Friday, August 13, 2010

Terraforming & Sustainability using Kudzu & Waste (cont. 10)

If the concern over climate change proves to be misplaced (though I note that for this August the volume of arctic ice is the lowest ever recorded, & appears to be dropping off the projected melting curve - see NSDIC), then a tropical rainforest model of sustainability becomes more appropriate. The rainforest, though sustainable, is not a totally closed system (migratory birds etc), though most of it's resources are indigenous. The forests various feedback loops, as well as it's multiple trophic levels, would seem to correspond better with the diversity of contemporary society & trade in rarer commodities could be maintained. Hence, using a rainforest model would avoid the problems of "command & control" economic & political systems associated with ships, aircraft or political systems of limited political & economic freedom. Foraminifera are common as sand grains on Indo Pacific beaches – hence to to misquote from William Blake, “to see the world in a grain of sand”, (and other unknown worlds also).

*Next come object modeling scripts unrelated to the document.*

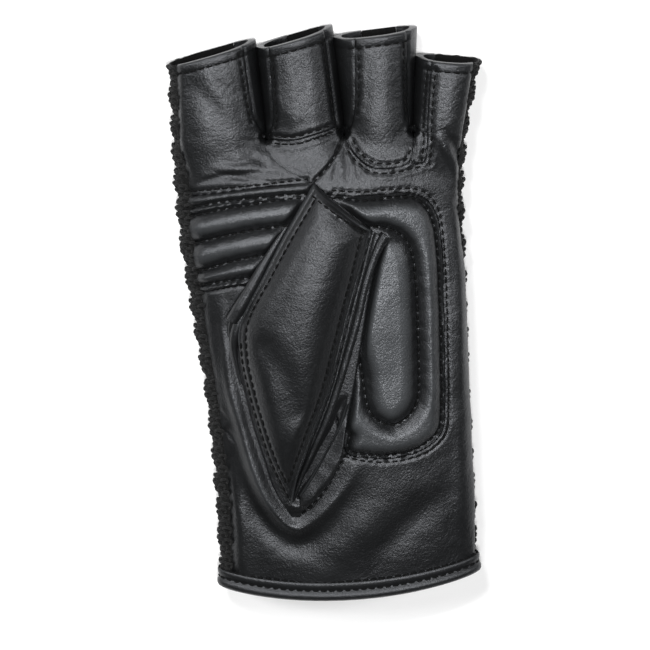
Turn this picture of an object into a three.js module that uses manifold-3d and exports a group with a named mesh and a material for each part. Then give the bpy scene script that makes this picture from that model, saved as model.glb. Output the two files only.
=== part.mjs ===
// Fingerless wheelchair glove for the left hand, lying on its back with the palm up.
// Millimetres. +Z is up out of the palm, +Y points from the wrist to the fingers, the thumb side is at -X.
// The glove is one hollow shell of leather and knit. It is lofted as a hand part and four finger tubes,
// and then cut along its seams into the panels that a glove maker sews together.
import * as THREE from "three";
import { mergeVertices } from "three/addons/utils/BufferGeometryUtils.js";
import Module from "manifold-3d";

const wasm = await Module();
wasm.setup();

// Driving sizes
const WALL = 1.8;
const SEAM_GAP = 0.35;
const PIECE_GAP = 0.3;
const FLOOR = 0;
const ROOF = 60;
const REACH = 8;
const WRIST_Y = -93.8;
const ROOT_Y = 61.5;
const CUFF_WIDTH = 6;
const CUFF_PROUD = 0.8;
const CUFF_INNER = 0.6;
const CUFF_STEPS = 12;
const ORIGIN_SHIFT = { x: -0.22, y: -1.48 };

// Sections of the hand part. left, right: side edges. bottom, top: heights of the back and of the palm.
// seamLeft, seamRight: height of the side seam between leather and knit.
const HAND_SECTIONS = [
  { y: -93.8, left: -33.6, right: 50.6, bottom: 3.4, top: 16.5, seamLeft: 11.4, seamRight: 10.6 },
  { y: -80.0, left: -35.0, right: 50.6, bottom: 3.4, top: 18.0, seamLeft: 12.6, seamRight: 11.2 },
  { y: -60.0, left: -36.0, right: 50.0, bottom: 3.4, top: 20.0, seamLeft: 14.0, seamRight: 12.0 },
  { y: -38.0, left: -37.8, right: 48.6, bottom: 2.8, top: 21.5, seamLeft: 14.8, seamRight: 12.2 },
  { y: -18.0, left: -40.2, right: 47.6, bottom: 2.0, top: 22.2, seamLeft: 15.0, seamRight: 12.0 },
  { y: 0.0, left: -43.2, right: 46.9, bottom: 1.0, top: 22.4, seamLeft: 14.8, seamRight: 11.8 },
  { y: 22.0, left: -46.6, right: 46.2, bottom: 0.2, top: 21.8, seamLeft: 14.4, seamRight: 11.6 },
  { y: 42.0, left: -48.8, right: 45.4, bottom: -0.3, top: 20.2, seamLeft: 13.2, seamRight: 11.6 },
  { y: 61.5, left: -49.8, right: 46.4, bottom: -0.3, top: 17.4, seamLeft: 12.0, seamRight: 11.6 },
];
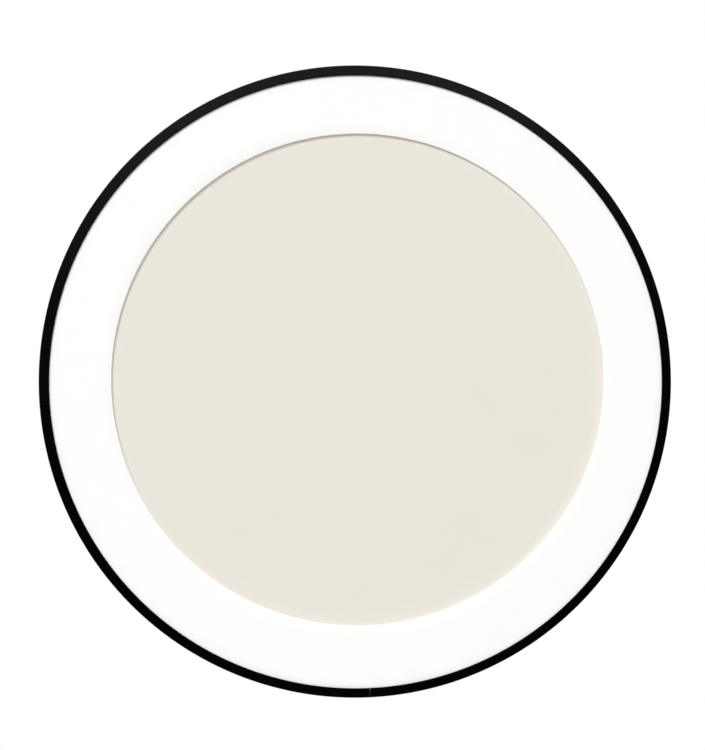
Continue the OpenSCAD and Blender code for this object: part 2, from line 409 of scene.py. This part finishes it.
def mat_paper():
    """White mat board face: smooth, with the faint cloud and tooth of cotton paper."""
    m, nt, b = material("mat_face", rough=0.9, specular=0.25)
    at = coords(nt)
    cloud = noise(nt, at, 90, detail=6, rough=0.6)
    nt.links.new(ramp(nt, cloud, [(0.3, (0.925, 0.914, 0.906)), (0.7, (0.934, 0.923, 0.915))]),
                 b.inputs["Base Color"])
    nt.links.new(spread(nt, cloud, 0.86, 0.94), b.inputs["Roughness"])
    tooth = bump(nt, b, noise(nt, at, 2600, detail=5, rough=0.65), 0.2, 0.00003)
    bump(nt, b, noise(nt, at, 700, detail=3, squash=(1, 1, 0.35)), 0.15, 0.00004, after=tooth)
    return m


def mat_core():
    """The cut through the mat board: layered pulp, a little greyer than the face."""
    m, nt, b = material("mat_core", rough=0.95, specular=0.2)
    at = coords(nt)
    layers = noise(nt, at, 1500, detail=4, squash=(0.15, 1.0, 0.15))
    nt.links.new(ramp(nt, layers, [(0.3, (0.87, 0.87, 0.865)), (0.7, (0.925, 0.925, 0.92))]),
                 b.inputs["Base Color"])
    bump(nt, b, layers, 0.5, 0.00005)
    return m


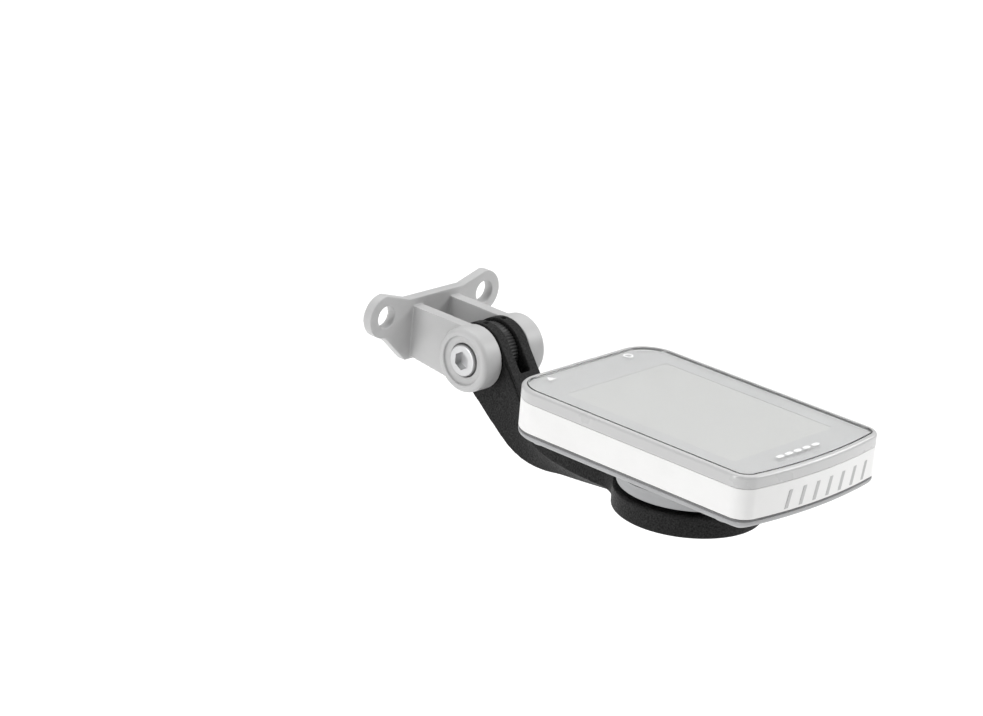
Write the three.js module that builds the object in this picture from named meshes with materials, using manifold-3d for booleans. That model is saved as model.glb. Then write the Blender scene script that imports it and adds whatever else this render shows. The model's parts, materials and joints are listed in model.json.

The state as multicellular “super organism”(compare the Gaia model) need not be politically controlling if democratic principles are carefully retained within each “cathedral of sustainability carbon - neutral diocese”& elected officials and venture capital industrialists are given power to coordinate the movement of energy & resources. Environmentalism perhaps also can give new perspectives on both capitalism and communism as neither adequately address the problem of limited resources. If the ice continues to melt as fast as it has been, then we are on a war footing with our much abused, angry mother nature & this war may require emergency planning & coordination!